*Source data:*
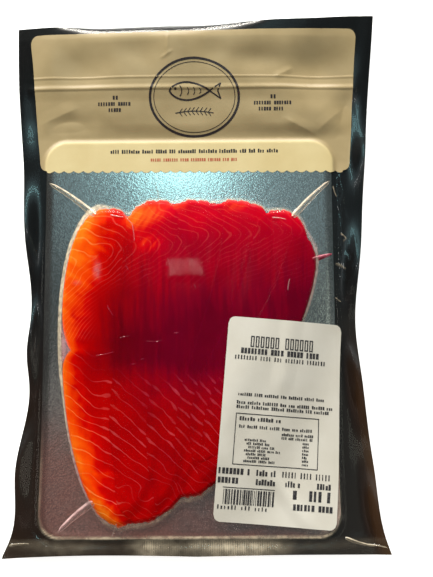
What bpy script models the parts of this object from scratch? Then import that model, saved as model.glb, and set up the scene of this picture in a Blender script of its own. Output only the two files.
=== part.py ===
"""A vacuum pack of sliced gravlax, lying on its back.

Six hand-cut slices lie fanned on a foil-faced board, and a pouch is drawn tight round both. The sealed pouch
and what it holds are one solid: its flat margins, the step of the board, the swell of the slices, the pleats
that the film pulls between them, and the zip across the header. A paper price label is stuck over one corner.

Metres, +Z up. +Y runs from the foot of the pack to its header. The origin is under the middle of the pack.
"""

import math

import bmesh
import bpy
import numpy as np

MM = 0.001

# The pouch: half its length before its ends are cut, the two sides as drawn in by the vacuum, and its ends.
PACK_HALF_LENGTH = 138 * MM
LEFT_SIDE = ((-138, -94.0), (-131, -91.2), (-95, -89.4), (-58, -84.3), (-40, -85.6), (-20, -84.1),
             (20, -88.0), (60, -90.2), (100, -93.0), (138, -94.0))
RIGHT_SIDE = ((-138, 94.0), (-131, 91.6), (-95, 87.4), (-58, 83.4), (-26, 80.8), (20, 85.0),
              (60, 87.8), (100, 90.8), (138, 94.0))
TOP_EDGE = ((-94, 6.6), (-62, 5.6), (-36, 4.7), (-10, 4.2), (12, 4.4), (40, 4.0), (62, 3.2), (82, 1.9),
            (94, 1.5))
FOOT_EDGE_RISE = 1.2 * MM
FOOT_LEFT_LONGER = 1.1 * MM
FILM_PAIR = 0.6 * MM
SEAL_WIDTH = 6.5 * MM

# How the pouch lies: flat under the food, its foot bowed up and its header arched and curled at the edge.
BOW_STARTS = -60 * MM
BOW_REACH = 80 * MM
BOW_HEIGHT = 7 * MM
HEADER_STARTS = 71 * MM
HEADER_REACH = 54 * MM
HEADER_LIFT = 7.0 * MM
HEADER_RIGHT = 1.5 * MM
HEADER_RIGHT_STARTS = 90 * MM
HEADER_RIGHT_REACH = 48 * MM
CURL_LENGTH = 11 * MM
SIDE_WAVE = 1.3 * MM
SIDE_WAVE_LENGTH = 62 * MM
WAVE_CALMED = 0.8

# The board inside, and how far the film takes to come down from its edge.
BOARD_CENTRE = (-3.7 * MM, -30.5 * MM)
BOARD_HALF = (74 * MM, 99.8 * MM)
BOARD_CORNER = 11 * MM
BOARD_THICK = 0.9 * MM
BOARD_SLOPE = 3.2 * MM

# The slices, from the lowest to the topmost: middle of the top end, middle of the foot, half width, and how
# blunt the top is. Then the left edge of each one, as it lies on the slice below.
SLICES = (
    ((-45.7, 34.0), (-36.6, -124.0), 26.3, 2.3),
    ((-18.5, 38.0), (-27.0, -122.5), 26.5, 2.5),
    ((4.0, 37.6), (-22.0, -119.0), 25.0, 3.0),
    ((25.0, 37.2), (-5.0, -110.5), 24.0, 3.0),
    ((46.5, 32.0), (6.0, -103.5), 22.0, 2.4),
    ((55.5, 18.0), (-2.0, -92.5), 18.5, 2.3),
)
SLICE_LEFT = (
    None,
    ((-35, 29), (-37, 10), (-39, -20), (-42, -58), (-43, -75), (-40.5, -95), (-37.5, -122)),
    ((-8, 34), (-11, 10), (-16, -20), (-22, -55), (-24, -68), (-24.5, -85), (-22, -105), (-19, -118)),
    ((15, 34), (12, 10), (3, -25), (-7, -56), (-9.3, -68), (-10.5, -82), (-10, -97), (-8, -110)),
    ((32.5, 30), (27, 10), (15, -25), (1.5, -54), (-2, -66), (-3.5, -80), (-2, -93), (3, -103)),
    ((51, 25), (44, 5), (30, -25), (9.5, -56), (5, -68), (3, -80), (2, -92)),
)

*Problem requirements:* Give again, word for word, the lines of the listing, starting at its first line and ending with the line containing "on its back.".

*Right answer:*
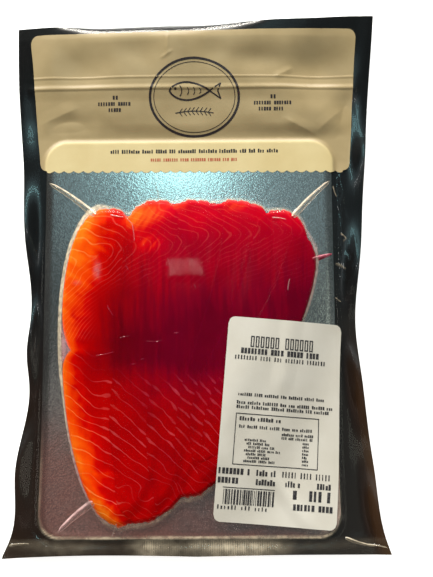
What bpy script models the parts of this object from scratch? Then import that model, saved as model.glb, and set up the scene of this picture in a Blender script of its own. Output only the two files.
=== part.py ===
"""A vacuum pack of sliced gravlax, lying on its back.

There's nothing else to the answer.